Recorded data:
::::::::::

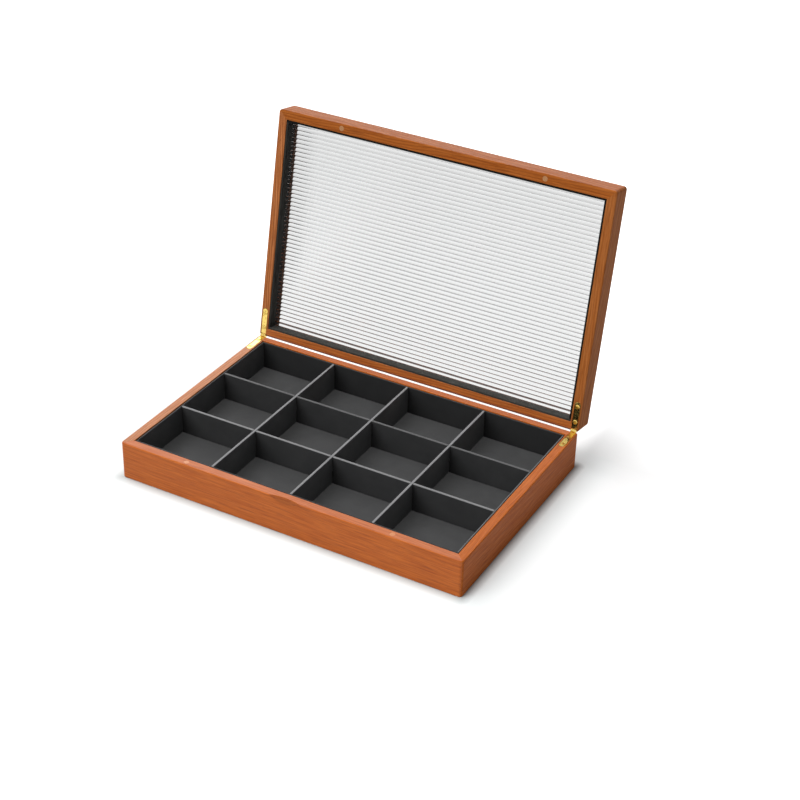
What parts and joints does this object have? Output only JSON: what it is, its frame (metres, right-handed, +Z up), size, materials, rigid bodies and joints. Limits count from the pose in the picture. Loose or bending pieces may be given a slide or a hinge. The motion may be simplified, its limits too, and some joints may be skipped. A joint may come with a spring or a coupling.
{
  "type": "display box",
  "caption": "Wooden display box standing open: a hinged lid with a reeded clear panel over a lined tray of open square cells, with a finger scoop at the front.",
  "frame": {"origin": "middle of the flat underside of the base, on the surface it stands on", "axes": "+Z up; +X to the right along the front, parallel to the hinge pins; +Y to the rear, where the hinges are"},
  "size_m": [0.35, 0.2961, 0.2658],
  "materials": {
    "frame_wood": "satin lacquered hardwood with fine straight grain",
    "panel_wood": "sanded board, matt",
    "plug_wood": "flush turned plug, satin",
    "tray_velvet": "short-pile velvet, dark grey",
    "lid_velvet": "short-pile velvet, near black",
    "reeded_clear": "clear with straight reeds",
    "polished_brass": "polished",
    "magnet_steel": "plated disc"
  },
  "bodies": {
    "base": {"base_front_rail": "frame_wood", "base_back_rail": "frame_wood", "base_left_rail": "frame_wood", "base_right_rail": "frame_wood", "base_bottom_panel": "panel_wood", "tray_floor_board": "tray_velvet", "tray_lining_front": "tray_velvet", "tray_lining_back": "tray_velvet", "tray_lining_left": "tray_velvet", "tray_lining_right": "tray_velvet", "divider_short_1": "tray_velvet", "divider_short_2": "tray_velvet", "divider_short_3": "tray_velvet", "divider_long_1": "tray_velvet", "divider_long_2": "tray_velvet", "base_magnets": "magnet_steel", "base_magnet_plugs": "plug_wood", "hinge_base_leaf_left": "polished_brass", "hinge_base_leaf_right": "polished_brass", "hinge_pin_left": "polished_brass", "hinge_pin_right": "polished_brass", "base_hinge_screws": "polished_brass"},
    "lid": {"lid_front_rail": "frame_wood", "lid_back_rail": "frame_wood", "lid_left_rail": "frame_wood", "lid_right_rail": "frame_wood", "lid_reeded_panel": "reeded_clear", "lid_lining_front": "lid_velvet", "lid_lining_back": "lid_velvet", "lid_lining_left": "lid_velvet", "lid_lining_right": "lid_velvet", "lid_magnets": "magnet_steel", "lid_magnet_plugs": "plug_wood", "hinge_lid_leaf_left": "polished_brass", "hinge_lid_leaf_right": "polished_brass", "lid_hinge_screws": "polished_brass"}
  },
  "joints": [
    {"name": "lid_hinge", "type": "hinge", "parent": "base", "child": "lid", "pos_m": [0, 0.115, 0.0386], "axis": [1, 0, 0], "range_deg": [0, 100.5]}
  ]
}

::::::::::

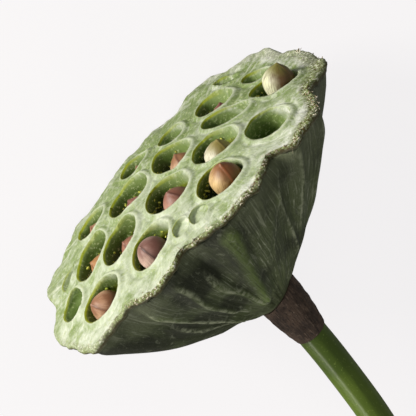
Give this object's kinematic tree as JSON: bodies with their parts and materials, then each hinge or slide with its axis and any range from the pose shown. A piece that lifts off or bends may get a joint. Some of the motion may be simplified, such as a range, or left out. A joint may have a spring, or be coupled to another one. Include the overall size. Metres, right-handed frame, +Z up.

::::::::::

Set task: List all lines where "axis" occurs.

Full answer:
    {"name": "lid_hinge", "type": "hinge", "parent": "base", "child": "lid", "pos_m": [0, 0.115, 0.0386], "axis": [1, 0, 0], "range_deg": [0, 100.5]}
Give this object's kinematic tree as JSON: bodies with their parts and materials, then each hinge or slide with its axis and any range from the pose shown. A piece that lifts off or bends may get a joint. Some of the motion may be simplified, such as a range, or left out. A joint may have a spring, or be coupled to another one. Include the overall size. Metres, right-handed frame, +Z up.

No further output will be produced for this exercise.